— Start —

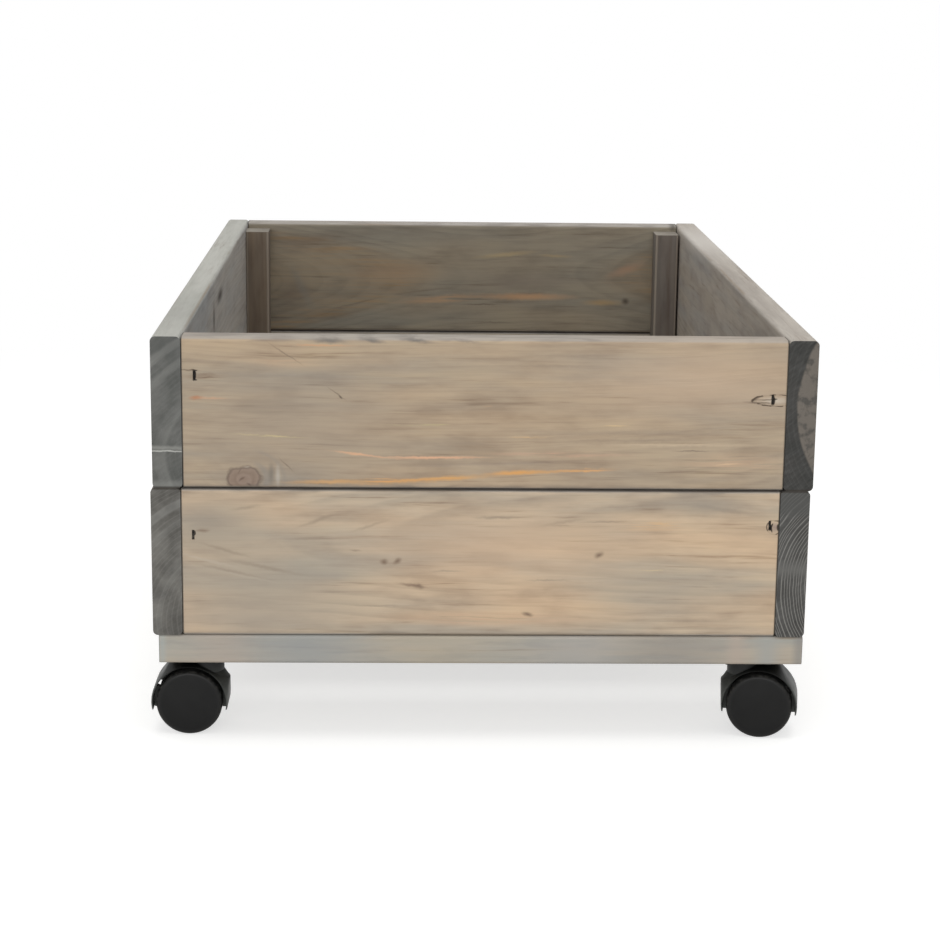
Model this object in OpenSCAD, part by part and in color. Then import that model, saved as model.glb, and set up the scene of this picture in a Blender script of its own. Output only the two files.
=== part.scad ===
// Rolling planter: an open box two boards high, on cross slats and four twin-wheel castors.
// Millimetres. +X is right, +Y is back, +Z is up.
// The origin lies on the floor, under the middle of the box.

/* [Box] */
// Length of the box, front to back
box_length = 600; // [450:1:1000]
// Width of the box, over its side boards
box_width = 400; // [300:1:700]
// Thickness of every box board
board_thick = 18; // [15:0.5:25]
// Height of one box board
board_height = 92.5; // [75:0.5:140]
// Radius of the eased long edges of the box boards
edge_radius = 3; // [1:0.1:4]
// Sideways step between the lower and the upper ring of boards
ring_step = 1.4; // [0:0.1:3]
// Open joint at each end of an end board
butt_gap = 0.3; // [0.1:0.1:1]

/* [Corner battens] */
// Width of a batten across the box
batten_width = 19; // [15:0.5:30]
// Depth of a batten along the box
batten_depth = 25; // [20:0.5:40]
// How far a batten ends below the rim
batten_drop = 5; // [1:0.5:20]
// Radius of a batten's eased edges
batten_edge_radius = 1.5; // [0.5:0.1:3]

/* [Base slats] */
// Thickness of a slat
slat_thick = 18; // [15:0.5:25]
// Radius of a slat's eased long edges
slat_edge_radius = 2; // [1:0.1:4]
// Open gap between two slats, where water drains
slat_gap = 9; // [5:0.5:20]
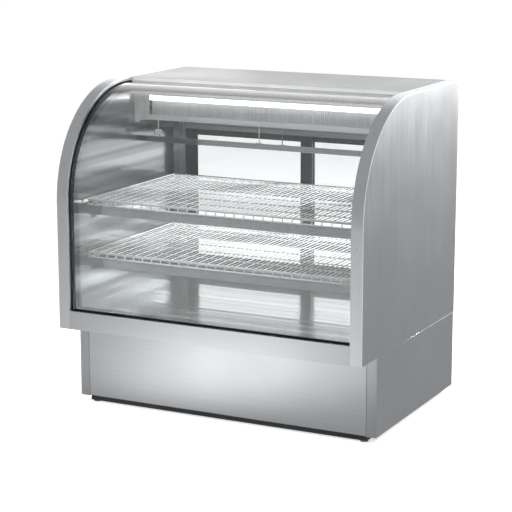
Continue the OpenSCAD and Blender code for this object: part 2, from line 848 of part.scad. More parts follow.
module rear_frame() {
    t = sheet_t;
    color("#c2c5c6") {
        difference() {
            centred(in_x, back_y - t, back_y, body_z + t, case_h - t);
            centred(open_x, back_y - 10, back_y + 10, sill_z, opening_top);
        }
        difference() {
            centred(in_x, rear_in_y, rear_in_y + t, deck_z - t, ceiling_z + t);
            centred(open_x, rear_in_y - 10, rear_in_y + 10, sill_z, opening_top);
        }
        difference() {
            centred(open_x + t, rear_in_y, back_y, sill_z - t, opening_top + t);
            centred(open_x, rear_in_y - 10, back_y + 10, sill_z, opening_top);
        }
    }
}

module door_tracks() {
    y1 = track_y0 + 2 * lane_w + 3 * rib_t;
    ribs = [for (i = [0:2]) track_y0 + i * (lane_w + rib_t)];
    color("#dfe2e3") {
        centred(open_x, track_y0, y1, sill_z, sill_z + track_base);
        for (y = ribs) centred(open_x, y, y + rib_t, sill_z, sill_z + track_base + bottom_rib);
        centred(open_x, track_y0, y1, opening_top - track_base, opening_top);
        for (y = ribs) centred(open_x, y, y + rib_t, opening_top - track_base - top_rib,
            opening_top);
    }
}

// A door with its glass groove, its finger pull and its two glides
module rear_door(side, y) {
    pull_h = 170;
    pull_z = (door_z0 + door_z1) / 2;
    y0 = y - door_t / 2;
    y1 = y + door_t / 2;
    x1 = open_x - 0.5;
    x0 = x1 - door_w;
    color("#3b3f43") on_side(side) {
        difference() {
            slab(x0, x1, y0, y1, door_z0, door_z1);
            slab(x0 + stile_w, x1 - stile_w, y0 - 1, y1 + 1, door_z0 + stile_w - 8,
                door_z1 - stile_w + 15);
            slab(x0 + stile_w - groove, x1 - stile_w + groove, y - door_glass_t / 2,
                y + door_glass_t / 2, door_z0 + stile_w - 8 - groove,
                door_z1 - stile_w + 15 + groove);
            slab(x1 - stile_w + 12, x1 - 12, y + 1, y1 + 1, pull_z - pull_h / 2,
                pull_z + pull_h / 2);
        }
        slab(x1 - stile_w + 8, x1 - stile_w + 12, y1 - eps, y1 + 4, pull_z - pull_h / 2,
            pull_z + pull_h / 2);
        for (x = [x0 + 40, x1 - 80]) slab(x, x + 40, y0 + 2, y1 - 2, sill_z + track_base,
            door_z0 + eps);
    }
}
module rear_door_left() { rear_door(-1, lane_y[0]); }
module rear_door_right() { rear_door(1, lane_y[1]); }

module door_glass(side, y) {
    x1 = open_x - 0.5;
    x0 = x1 - door_w;
    color([0.8, 0.87, 0.88, 0.3]) on_side(side)
        slab(x0 + stile_w - groove, x1 - stile_w + groove, y - door_glass_t / 2,
            y + door_glass_t / 2, door_z0 + stile_w - 8 - groove,
            door_z1 - stile_w + 15 + groove);
}
module door_glass_left() { door_glass(-1, lane_y[0]); }
module door_glass_right() { door_glass(1, lane_y[1]); }

// ---- Shelves ----

// The height of the rails' underside below a shelf's top
function rail_z(shelf_z) = shelf_z - shelf_edge_h - shelf_rail_h;

// The polished channel frame under each shelf
module shelf_rails() {
    t = sheet_t;
    w = shelf_rail_w;
    color("#8f9396") for (z = [rail_z(lower_shelf_z), rail_z(upper_shelf_z)]) difference() {
        centred(shelf_x, shelf_y0, shelf_y1, z, z + shelf_rail_h);
        centred(shelf_x - w, shelf_y0 + w, shelf_y1 - w, z - 1, z + shelf_rail_h + 1);
        difference() {
            centred(shelf_x - t, shelf_y0 + t, shelf_y1 - t, z - 1, z + shelf_rail_h - t);
            centred(shelf_x - w + t, shelf_y0 + w - t, shelf_y1 - w + t, z - 2, z + 100);
        }
    }
}

// One fence of a shelf: a row of openings between a top and a bottom wire
module fence(length) {
    count = floor((length - wire_d) / wire_pitch);
    pitch = (length - wire_d) / count;
    difference() {
        cube([length, wire_d, shelf_edge_h]);
        for (i = [0:count - 1]) translate([i * pitch + wire_d, -1, wire_d])
            cube([pitch - wire_d, wire_d + 2, shelf_edge_h - 2 * wire_d]);
    }
}

module shelf_wire(z) {
    w = 2 * shelf_x;
    d = shelf_y1 - shelf_y0;
    count = floor((w - wire_d) / wire_pitch);
    pitch = (w - wire_d) / count;
    bars = 4;
    bar_pitch = (d - wire_d) / bars;
    color("#f4f5f5") translate([-shelf_x, shelf_y0, z - shelf_edge_h]) {
        translate([0, 0, shelf_edge_h - wire_d]) linear_extrude(wire_d) difference() {
            square([w, d]);
            for (i = [0:count - 1], j = [0:bars - 1])
                translate([i * pitch + wire_d, j * bar_pitch + wire_d])
                square([pitch - wire_d, bar_pitch - wire_d]);
        }
        fence(w);
        translate([0, d - wire_d, 0]) fence(w);
        for (x = [wire_d, w]) translate([x, 0, 0]) rotate([0, 0, 90]) fence(d);
    }
}
module shelf_wire_upper() { shelf_wire(upper_shelf_z); }
module shelf_wire_lower() { shelf_wire(lower_shelf_z); }

// Studs with an ear under each corner of the shelf rails
module shelf_clips() {
    color("#a7abad") for (side = [-1, 1], y = [shelf_y0 + 40, shelf_y1 - 70],
        z = [rail_z(lower_shelf_z), rail_z(upper_shelf_z)]) on_side(side) {
        slab(shelf_x - 14, in_x, y, y + 30, z - 5, z);
        slab(in_x - 4, in_x, y, y + 30, z - 22, z + 10);
    }
}

base_rails();
leveling_foot_fl();
leveling_foot_fr();
leveling_foot_rl();
leveling_foot_rr();
base_floor_pan();
base_posts();
base_front_panel();
base_side_panel_left();
base_side_panel_right();
base_rear_grille();
compressor();
compressor_grommets();
condenser_coil();
fan_shroud();
fan_motor();
fan_blade();
filter_drier();
refrigerant_lines();
condensate_pan();
electrical_box();
thermostat_knob();
light_switch();
power_inlet();
drain_tube();
floor_underpan();
cabinet_foam();
deck_pan();
front_apron();
end_skin_left();
end_skin_right();
end_foam();
end_liner_left();
end_liner_right();
end_trim_left();
end_trim_right();
trim_screws();
glass_gaskets();
glass_outer();
glass_inner();
glass_spacer();
top_panel();
ceiling_liner();
lamp_housing();
lamp_tube();
evaporator_fins();
evaporator_tubes();
coil_brackets();
drip_pan();
pan_hangers();
rear_frame();
door_tracks();
rear_door_left();
rear_door_right();
door_glass_left();
door_glass_right();
shelf_rails();
shelf_wire_upper();
shelf_wire_lower();
shelf_clips();
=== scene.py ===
# %% [markdown]
# # A curved-glass refrigerated deli case
#
# The case stands on a set-back steel base. Its insulated body has flat brushed end walls, a curved
# double-glazed front clamped by trim strips, two coated-wire shelves, a lamp, a finned coil over a
# drip pan, and two sliding doors at the back. The design is already packed as a fixed frame of
# pieces, so this lesson gives every piece its finish and models what needs finer shapes.

# %% The frame
import math
import bmesh
import bpy
from mathutils import Matrix, Vector


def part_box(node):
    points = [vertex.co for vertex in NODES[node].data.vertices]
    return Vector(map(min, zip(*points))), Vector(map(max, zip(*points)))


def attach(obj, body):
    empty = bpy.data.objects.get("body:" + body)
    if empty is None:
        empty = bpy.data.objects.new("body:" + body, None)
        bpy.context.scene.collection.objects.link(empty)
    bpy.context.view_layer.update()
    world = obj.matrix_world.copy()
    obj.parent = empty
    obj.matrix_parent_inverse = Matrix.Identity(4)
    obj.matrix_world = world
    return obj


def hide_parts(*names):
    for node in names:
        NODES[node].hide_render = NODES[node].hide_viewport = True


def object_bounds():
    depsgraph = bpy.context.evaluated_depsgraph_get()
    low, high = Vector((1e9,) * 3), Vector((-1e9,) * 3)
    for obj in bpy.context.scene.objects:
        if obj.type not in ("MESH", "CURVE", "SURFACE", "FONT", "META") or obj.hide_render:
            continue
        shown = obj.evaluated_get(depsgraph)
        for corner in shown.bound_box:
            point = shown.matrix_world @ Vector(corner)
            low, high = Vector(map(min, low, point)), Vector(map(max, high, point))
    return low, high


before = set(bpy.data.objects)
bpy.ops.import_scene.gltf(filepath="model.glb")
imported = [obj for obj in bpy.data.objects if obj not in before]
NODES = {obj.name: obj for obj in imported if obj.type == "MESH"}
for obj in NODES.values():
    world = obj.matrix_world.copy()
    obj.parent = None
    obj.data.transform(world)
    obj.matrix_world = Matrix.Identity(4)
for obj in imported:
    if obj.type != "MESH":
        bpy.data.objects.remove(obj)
CAD_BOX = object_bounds()
MM = 0.001
print("loaded", len(NODES), "nodes; the case measures", [round(v, 3) for v in CAD_BOX[1] - CAD_BOX[0]])

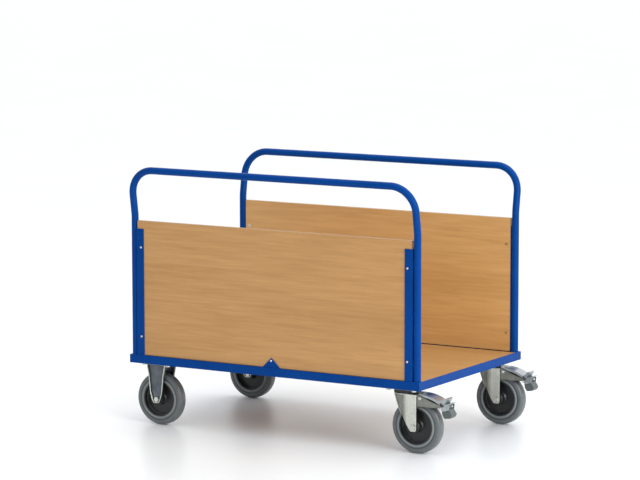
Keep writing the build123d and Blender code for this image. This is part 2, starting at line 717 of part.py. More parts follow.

— End —

▸ **WHAT THIS TASK INVOLVES**: Copy out only the lines above from the one with "lamp_housing();" to the one with "NODES[node].hide_render = NODES[node].hide_viewport", inclusive, exactly as they stand.

▸ **CORRECT RESPONSE**:
lamp_housing();
lamp_tube();
evaporator_fins();
evaporator_tubes();
coil_brackets();
drip_pan();
pan_hangers();
rear_frame();
door_tracks();
rear_door_left();
rear_door_right();
door_glass_left();
door_glass_right();
shelf_rails();
shelf_wire_upper();
shelf_wire_lower();
shelf_clips();
=== scene.py ===
# %% [markdown]
# # A curved-glass refrigerated deli case
#
# The case stands on a set-back steel base. Its insulated body has flat brushed end walls, a curved
# double-glazed front clamped by trim strips, two coated-wire shelves, a lamp, a finned coil over a
# drip pan, and two sliding doors at the back. The design is already packed as a fixed frame of
# pieces, so this lesson gives every piece its finish and models what needs finer shapes.

# %% The frame
import math
import bmesh
import bpy
from mathutils import Matrix, Vector


def part_box(node):
    points = [vertex.co for vertex in NODES[node].data.vertices]
    return Vector(map(min, zip(*points))), Vector(map(max, zip(*points)))


def attach(obj, body):
    empty = bpy.data.objects.get("body:" + body)
    if empty is None:
        empty = bpy.data.objects.new("body:" + body, None)
        bpy.context.scene.collection.objects.link(empty)
    bpy.context.view_layer.update()
    world = obj.matrix_world.copy()
    obj.parent = empty
    obj.matrix_parent_inverse = Matrix.Identity(4)
    obj.matrix_world = world
    return obj


def hide_parts(*names):
    for node in names:
        NODES[node].hide_render = NODES[node].hide_viewport = True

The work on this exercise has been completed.